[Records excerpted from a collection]

┏━━

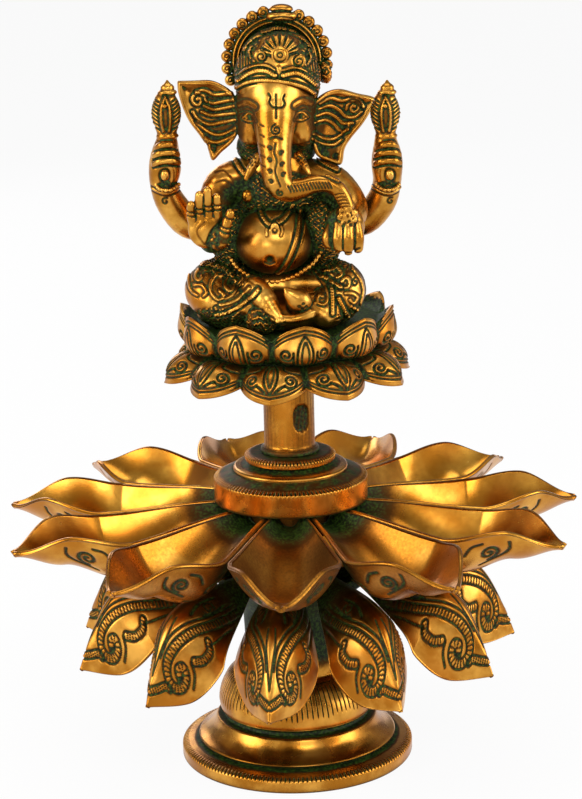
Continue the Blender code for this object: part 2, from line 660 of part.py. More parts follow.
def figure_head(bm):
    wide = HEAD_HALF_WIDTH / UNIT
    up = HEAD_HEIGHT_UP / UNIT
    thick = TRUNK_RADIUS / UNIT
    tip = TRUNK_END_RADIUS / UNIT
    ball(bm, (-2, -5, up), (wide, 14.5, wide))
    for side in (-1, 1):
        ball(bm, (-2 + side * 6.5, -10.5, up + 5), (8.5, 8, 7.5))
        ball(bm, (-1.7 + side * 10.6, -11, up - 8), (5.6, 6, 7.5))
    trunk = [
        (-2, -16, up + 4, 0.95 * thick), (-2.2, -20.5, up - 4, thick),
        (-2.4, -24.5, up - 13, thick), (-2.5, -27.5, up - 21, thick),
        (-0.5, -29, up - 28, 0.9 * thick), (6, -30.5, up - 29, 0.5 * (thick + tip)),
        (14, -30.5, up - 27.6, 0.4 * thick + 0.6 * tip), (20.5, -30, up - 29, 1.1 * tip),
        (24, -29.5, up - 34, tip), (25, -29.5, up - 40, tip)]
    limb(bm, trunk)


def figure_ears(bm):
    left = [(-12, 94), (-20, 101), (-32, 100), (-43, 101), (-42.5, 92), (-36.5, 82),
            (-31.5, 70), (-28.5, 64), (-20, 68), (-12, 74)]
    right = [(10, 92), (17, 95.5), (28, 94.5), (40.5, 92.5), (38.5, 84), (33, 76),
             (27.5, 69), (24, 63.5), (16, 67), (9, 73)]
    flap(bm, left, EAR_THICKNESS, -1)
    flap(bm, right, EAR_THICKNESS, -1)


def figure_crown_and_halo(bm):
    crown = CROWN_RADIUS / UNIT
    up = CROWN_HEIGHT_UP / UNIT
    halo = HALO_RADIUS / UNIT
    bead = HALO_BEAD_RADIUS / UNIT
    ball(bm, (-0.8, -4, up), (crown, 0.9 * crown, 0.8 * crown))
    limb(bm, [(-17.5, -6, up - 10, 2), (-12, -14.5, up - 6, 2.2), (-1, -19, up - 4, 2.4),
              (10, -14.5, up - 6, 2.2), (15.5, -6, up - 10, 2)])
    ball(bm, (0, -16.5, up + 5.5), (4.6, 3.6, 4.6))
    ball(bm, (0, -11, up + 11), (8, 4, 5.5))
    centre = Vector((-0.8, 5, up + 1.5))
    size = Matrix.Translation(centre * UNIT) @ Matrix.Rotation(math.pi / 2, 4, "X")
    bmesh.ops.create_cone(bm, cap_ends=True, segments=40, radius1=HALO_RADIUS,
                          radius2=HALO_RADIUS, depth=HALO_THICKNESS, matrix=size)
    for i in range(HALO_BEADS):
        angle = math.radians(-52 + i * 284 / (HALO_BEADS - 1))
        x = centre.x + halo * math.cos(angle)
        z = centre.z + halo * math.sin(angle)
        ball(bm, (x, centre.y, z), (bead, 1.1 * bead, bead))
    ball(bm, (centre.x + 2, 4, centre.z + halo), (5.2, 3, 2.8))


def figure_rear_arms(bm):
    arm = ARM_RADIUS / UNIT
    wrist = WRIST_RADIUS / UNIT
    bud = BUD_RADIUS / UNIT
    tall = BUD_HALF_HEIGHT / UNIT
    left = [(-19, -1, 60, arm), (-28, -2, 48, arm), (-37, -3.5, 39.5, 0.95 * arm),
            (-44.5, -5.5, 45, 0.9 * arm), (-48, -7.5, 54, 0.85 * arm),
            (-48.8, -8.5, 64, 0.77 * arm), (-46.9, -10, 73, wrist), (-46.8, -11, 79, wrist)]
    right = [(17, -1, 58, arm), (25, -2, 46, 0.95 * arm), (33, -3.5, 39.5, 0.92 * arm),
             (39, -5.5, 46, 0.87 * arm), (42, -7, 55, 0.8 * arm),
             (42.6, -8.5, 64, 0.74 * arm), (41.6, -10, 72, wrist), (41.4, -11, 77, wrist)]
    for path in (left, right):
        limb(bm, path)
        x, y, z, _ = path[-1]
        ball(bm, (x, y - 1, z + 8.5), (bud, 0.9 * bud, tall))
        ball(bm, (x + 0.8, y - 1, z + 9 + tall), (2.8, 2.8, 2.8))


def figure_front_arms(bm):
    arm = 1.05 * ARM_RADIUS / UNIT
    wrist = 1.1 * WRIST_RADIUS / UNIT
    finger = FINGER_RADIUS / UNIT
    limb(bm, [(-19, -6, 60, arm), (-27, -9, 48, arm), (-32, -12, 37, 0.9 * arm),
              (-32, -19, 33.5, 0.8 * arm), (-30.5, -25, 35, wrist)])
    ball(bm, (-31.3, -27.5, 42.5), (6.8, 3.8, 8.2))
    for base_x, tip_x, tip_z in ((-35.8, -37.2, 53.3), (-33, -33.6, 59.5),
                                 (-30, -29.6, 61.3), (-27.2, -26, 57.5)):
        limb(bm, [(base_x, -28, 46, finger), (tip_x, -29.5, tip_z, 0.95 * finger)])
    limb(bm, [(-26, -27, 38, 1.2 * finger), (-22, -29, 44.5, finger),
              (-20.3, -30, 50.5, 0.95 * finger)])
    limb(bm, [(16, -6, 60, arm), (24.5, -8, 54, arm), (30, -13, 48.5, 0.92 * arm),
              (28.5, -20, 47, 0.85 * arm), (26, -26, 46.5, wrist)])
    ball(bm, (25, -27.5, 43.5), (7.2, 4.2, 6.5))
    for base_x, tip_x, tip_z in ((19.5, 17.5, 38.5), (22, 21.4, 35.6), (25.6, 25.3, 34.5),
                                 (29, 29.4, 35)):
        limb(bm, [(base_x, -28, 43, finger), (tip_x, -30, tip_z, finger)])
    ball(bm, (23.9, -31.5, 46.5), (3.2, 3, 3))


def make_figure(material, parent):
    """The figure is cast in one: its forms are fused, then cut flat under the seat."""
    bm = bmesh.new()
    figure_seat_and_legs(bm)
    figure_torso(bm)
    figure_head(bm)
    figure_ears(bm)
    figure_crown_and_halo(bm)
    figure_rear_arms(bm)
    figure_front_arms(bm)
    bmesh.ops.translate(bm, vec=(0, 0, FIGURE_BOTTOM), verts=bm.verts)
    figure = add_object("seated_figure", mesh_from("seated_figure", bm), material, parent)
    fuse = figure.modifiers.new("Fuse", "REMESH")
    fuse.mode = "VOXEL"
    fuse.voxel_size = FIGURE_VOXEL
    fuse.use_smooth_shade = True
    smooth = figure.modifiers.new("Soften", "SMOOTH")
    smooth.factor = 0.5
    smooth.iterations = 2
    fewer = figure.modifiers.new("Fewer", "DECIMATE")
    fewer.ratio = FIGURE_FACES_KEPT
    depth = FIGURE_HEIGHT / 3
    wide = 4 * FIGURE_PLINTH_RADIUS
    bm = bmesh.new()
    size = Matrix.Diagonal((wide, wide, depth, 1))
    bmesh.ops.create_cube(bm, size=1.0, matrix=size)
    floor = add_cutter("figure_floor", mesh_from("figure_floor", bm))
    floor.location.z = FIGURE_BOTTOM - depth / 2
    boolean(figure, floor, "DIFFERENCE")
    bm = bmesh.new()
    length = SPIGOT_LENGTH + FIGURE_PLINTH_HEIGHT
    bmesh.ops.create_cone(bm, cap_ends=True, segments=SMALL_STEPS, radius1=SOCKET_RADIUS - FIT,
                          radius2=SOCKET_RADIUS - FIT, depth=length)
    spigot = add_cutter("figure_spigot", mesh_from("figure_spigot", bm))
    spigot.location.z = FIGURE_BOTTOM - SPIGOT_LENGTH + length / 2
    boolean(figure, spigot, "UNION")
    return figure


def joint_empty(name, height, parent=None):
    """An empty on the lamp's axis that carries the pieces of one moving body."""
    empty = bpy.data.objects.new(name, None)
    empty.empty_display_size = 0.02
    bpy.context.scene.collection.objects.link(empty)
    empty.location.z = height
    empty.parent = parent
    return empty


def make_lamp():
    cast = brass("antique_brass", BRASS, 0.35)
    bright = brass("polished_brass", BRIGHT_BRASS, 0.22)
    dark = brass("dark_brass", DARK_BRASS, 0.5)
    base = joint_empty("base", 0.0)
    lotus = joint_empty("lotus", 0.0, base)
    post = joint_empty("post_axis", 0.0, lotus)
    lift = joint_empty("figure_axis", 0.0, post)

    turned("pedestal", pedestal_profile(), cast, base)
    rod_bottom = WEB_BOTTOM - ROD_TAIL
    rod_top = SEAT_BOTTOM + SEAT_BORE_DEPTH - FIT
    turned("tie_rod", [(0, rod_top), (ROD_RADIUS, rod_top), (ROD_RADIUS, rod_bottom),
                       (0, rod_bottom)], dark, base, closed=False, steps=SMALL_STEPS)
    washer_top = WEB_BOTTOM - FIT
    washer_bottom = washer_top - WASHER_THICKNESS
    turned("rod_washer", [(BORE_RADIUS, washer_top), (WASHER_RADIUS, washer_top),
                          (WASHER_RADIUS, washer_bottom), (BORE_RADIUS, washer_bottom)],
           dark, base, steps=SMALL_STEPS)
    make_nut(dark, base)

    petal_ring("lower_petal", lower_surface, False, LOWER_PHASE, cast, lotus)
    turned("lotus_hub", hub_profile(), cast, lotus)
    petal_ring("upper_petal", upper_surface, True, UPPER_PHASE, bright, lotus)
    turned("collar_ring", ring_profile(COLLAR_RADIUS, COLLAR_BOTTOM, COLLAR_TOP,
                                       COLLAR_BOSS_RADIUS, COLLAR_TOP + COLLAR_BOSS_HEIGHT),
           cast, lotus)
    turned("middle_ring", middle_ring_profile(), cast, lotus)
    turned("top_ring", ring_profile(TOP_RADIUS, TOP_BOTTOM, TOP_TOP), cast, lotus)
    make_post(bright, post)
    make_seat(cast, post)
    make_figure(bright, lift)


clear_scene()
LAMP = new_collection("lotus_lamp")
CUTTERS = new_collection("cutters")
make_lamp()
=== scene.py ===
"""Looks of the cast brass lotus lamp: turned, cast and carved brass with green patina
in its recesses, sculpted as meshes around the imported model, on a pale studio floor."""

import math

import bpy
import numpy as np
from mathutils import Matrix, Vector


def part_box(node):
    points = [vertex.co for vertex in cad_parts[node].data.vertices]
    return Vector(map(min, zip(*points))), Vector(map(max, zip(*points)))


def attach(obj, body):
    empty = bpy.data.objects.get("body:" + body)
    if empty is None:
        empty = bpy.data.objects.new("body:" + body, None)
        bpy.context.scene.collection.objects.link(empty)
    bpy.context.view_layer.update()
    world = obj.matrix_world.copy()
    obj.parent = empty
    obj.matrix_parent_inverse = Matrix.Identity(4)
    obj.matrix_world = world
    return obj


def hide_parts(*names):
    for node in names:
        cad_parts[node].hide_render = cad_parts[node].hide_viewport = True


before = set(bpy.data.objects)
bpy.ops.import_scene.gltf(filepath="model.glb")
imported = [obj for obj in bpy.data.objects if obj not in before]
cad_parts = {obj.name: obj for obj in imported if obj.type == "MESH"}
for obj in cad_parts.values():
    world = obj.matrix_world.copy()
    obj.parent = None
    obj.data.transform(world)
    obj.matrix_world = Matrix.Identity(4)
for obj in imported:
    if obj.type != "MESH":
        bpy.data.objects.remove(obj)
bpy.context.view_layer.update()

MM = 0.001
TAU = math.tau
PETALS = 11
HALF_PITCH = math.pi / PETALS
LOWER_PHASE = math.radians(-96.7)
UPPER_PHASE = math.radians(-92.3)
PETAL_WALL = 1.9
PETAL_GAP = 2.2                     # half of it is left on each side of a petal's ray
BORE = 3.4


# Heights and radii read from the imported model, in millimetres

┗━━
┏━━

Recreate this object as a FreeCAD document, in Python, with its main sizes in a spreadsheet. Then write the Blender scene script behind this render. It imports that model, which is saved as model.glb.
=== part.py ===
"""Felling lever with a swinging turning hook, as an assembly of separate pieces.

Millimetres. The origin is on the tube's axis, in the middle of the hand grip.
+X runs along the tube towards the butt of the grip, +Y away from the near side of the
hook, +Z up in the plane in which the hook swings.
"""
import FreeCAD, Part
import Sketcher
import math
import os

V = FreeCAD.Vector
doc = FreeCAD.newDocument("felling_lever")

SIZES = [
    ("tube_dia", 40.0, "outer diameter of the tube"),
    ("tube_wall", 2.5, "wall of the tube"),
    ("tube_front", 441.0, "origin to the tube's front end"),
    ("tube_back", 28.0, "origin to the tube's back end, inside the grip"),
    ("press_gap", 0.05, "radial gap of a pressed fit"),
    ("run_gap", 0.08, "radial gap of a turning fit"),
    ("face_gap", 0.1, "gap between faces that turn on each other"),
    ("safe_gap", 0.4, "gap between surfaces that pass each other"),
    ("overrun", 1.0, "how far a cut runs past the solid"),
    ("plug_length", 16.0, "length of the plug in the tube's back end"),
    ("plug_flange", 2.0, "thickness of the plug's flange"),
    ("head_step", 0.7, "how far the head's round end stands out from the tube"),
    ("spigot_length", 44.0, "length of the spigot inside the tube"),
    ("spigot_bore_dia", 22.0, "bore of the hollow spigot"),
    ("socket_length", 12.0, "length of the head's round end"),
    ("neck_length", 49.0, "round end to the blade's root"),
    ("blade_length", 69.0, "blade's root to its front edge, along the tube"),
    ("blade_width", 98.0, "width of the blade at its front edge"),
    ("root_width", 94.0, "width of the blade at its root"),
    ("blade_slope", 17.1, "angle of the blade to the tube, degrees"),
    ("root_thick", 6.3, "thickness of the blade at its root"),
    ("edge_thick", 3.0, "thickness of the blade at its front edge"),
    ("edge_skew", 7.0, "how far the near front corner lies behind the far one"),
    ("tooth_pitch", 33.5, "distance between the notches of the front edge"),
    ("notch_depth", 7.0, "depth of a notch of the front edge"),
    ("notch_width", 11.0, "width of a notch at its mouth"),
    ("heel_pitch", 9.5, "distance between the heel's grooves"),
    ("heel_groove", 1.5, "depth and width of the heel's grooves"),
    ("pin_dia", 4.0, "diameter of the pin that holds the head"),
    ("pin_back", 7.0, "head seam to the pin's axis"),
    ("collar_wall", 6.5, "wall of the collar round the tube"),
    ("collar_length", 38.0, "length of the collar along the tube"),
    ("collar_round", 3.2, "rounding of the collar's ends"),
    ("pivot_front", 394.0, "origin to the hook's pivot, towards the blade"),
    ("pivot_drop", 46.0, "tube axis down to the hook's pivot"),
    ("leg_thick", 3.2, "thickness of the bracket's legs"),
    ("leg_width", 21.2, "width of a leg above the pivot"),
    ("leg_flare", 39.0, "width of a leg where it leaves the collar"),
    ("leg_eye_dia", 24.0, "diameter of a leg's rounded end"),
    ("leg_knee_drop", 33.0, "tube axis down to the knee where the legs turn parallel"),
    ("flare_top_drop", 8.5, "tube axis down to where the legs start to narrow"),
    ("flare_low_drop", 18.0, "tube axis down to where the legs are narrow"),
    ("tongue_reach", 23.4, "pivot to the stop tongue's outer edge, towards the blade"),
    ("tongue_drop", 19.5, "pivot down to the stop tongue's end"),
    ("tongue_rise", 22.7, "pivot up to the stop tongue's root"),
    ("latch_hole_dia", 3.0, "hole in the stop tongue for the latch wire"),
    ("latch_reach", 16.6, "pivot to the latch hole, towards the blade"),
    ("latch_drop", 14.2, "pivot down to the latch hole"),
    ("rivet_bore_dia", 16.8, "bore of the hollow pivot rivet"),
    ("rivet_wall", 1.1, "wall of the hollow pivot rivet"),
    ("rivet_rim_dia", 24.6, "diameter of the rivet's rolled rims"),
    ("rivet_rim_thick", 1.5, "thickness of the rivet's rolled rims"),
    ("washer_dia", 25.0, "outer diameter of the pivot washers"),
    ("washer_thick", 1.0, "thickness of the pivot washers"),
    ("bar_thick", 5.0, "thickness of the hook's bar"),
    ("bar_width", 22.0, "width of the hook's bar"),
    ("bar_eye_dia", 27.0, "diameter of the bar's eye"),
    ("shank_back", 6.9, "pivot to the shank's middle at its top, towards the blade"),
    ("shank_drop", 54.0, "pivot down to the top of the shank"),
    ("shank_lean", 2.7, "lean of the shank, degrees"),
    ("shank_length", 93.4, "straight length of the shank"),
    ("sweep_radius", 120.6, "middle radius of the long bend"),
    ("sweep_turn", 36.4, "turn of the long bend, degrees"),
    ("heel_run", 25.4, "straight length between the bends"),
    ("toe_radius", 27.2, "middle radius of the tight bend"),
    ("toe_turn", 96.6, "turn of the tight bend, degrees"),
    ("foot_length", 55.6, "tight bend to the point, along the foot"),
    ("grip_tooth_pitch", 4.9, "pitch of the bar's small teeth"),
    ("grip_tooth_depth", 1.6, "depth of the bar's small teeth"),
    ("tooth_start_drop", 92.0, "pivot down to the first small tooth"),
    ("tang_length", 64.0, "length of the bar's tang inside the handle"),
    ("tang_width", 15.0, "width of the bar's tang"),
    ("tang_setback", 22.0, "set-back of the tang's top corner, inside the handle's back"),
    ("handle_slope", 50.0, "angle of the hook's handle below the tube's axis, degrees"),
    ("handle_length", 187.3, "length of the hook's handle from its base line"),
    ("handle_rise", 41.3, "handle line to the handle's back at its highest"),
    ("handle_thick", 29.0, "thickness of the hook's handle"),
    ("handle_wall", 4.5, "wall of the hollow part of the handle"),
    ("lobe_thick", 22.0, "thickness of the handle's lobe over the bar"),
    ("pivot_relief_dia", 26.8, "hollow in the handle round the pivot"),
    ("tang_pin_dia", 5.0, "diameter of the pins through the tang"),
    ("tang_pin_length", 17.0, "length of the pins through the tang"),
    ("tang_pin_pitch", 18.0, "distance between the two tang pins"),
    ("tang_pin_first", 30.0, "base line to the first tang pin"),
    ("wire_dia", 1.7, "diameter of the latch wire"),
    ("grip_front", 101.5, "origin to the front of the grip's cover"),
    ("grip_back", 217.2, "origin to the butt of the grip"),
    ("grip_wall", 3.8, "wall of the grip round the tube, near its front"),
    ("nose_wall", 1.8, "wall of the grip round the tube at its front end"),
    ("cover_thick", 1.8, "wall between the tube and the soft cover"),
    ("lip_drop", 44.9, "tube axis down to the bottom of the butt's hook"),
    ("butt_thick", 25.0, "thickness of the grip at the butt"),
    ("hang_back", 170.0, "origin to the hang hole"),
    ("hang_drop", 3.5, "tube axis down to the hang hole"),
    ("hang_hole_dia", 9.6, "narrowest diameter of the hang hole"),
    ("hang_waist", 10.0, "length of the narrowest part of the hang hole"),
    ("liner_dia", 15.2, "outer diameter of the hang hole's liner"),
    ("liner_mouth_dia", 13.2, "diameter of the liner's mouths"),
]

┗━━
┏━━

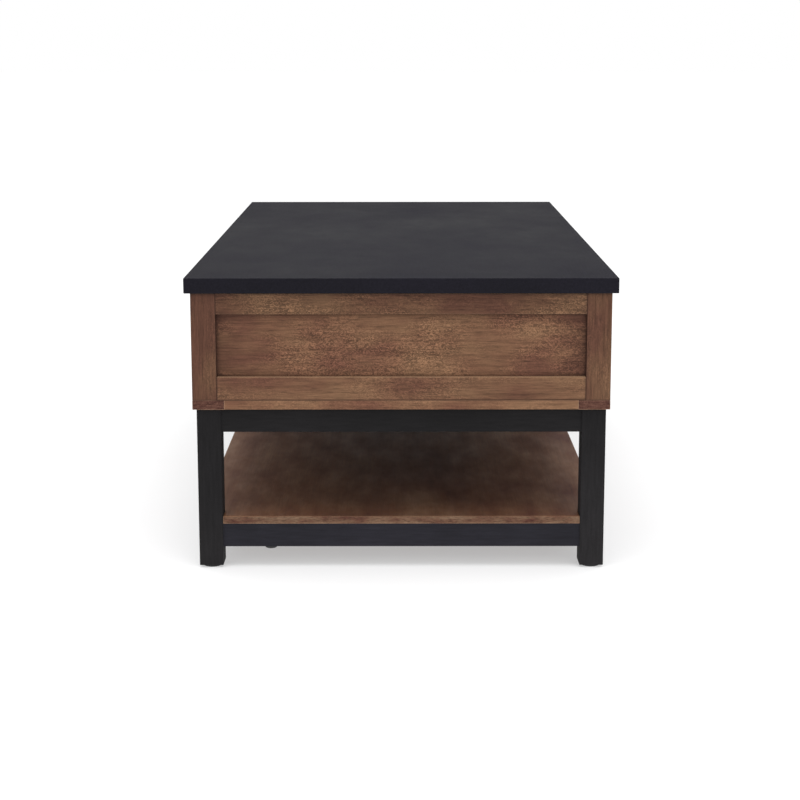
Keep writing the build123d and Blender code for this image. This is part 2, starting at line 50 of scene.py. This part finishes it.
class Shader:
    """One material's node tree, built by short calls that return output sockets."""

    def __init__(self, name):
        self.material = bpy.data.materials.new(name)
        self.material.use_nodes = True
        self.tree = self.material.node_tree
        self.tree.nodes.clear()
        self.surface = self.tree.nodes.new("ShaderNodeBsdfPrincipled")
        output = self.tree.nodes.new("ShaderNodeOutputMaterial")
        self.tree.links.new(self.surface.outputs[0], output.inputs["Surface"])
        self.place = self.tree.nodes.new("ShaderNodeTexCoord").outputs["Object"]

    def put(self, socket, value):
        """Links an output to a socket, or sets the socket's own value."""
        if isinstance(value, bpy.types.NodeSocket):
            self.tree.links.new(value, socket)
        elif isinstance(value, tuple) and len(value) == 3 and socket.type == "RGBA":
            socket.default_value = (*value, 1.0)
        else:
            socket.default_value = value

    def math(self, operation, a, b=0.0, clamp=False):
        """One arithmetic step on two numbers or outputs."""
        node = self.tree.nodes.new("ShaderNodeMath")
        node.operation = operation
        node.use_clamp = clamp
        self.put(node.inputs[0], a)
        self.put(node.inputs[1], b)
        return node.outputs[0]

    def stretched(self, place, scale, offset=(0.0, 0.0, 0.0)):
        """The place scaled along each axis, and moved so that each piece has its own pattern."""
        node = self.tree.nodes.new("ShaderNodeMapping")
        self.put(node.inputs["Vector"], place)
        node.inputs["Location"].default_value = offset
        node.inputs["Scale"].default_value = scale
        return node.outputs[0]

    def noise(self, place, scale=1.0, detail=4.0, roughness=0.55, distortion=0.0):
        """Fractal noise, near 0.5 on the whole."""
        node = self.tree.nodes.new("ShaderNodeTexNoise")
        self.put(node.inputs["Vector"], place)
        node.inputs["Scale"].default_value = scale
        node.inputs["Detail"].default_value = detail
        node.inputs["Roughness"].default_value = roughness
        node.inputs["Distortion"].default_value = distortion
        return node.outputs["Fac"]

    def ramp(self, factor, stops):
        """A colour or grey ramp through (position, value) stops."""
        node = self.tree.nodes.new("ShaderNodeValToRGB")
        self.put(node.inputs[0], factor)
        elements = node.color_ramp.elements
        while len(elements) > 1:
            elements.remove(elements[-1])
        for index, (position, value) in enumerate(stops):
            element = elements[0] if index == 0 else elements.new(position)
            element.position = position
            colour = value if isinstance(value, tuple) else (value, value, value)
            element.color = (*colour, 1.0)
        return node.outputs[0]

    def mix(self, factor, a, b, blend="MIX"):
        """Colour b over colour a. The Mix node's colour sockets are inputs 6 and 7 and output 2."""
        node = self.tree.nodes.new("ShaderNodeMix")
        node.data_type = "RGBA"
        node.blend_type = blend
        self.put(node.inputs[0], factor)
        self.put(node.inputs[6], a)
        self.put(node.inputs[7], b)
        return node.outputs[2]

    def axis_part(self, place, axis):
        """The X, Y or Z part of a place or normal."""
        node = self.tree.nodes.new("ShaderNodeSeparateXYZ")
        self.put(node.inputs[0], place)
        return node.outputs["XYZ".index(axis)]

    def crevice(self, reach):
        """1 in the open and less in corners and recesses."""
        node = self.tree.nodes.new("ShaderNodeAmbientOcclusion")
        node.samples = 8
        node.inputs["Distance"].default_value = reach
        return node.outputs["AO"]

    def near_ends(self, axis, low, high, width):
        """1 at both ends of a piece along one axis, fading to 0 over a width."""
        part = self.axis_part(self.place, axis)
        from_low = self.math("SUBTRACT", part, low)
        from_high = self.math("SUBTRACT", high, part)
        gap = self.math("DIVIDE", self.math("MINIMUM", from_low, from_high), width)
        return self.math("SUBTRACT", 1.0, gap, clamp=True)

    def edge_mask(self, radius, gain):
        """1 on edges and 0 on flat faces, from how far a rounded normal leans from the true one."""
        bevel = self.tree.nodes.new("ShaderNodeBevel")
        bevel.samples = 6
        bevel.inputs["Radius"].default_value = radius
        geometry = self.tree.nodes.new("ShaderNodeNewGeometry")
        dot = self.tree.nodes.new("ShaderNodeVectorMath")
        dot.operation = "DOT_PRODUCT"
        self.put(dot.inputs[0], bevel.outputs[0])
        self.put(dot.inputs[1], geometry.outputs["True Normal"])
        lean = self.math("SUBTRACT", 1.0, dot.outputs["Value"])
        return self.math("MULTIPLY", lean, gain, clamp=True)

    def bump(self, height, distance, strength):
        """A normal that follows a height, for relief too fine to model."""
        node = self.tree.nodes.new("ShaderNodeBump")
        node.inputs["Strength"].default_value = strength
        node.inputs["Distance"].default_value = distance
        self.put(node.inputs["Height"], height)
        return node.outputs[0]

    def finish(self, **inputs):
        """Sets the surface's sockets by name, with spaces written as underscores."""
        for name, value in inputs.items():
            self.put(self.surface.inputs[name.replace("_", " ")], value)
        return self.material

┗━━

### PROBLEM
Begin at the line that has "LOWER_PHASE, cast, lotus)", stop after the line that has "cad_parts[node].hide_render = cad_parts[node].hide_viewport", and repeat exactly those lines, nothing more.

### ANSWER TO THE TASK
    petal_ring("lower_petal", lower_surface, False, LOWER_PHASE, cast, lotus)
    turned("lotus_hub", hub_profile(), cast, lotus)
    petal_ring("upper_petal", upper_surface, True, UPPER_PHASE, bright, lotus)
    turned("collar_ring", ring_profile(COLLAR_RADIUS, COLLAR_BOTTOM, COLLAR_TOP,
                                       COLLAR_BOSS_RADIUS, COLLAR_TOP + COLLAR_BOSS_HEIGHT),
           cast, lotus)
    turned("middle_ring", middle_ring_profile(), cast, lotus)
    turned("top_ring", ring_profile(TOP_RADIUS, TOP_BOTTOM, TOP_TOP), cast, lotus)
    make_post(bright, post)
    make_seat(cast, post)
    make_figure(bright, lift)


clear_scene()
LAMP = new_collection("lotus_lamp")
CUTTERS = new_collection("cutters")
make_lamp()
=== scene.py ===
"""Looks of the cast brass lotus lamp: turned, cast and carved brass with green patina
in its recesses, sculpted as meshes around the imported model, on a pale studio floor."""

import math

import bpy
import numpy as np
from mathutils import Matrix, Vector


def part_box(node):
    points = [vertex.co for vertex in cad_parts[node].data.vertices]
    return Vector(map(min, zip(*points))), Vector(map(max, zip(*points)))


def attach(obj, body):
    empty = bpy.data.objects.get("body:" + body)
    if empty is None:
        empty = bpy.data.objects.new("body:" + body, None)
        bpy.context.scene.collection.objects.link(empty)
    bpy.context.view_layer.update()
    world = obj.matrix_world.copy()
    obj.parent = empty
    obj.matrix_parent_inverse = Matrix.Identity(4)
    obj.matrix_world = world
    return obj


def hide_parts(*names):
    for node in names:
        cad_parts[node].hide_render = cad_parts[node].hide_viewport = True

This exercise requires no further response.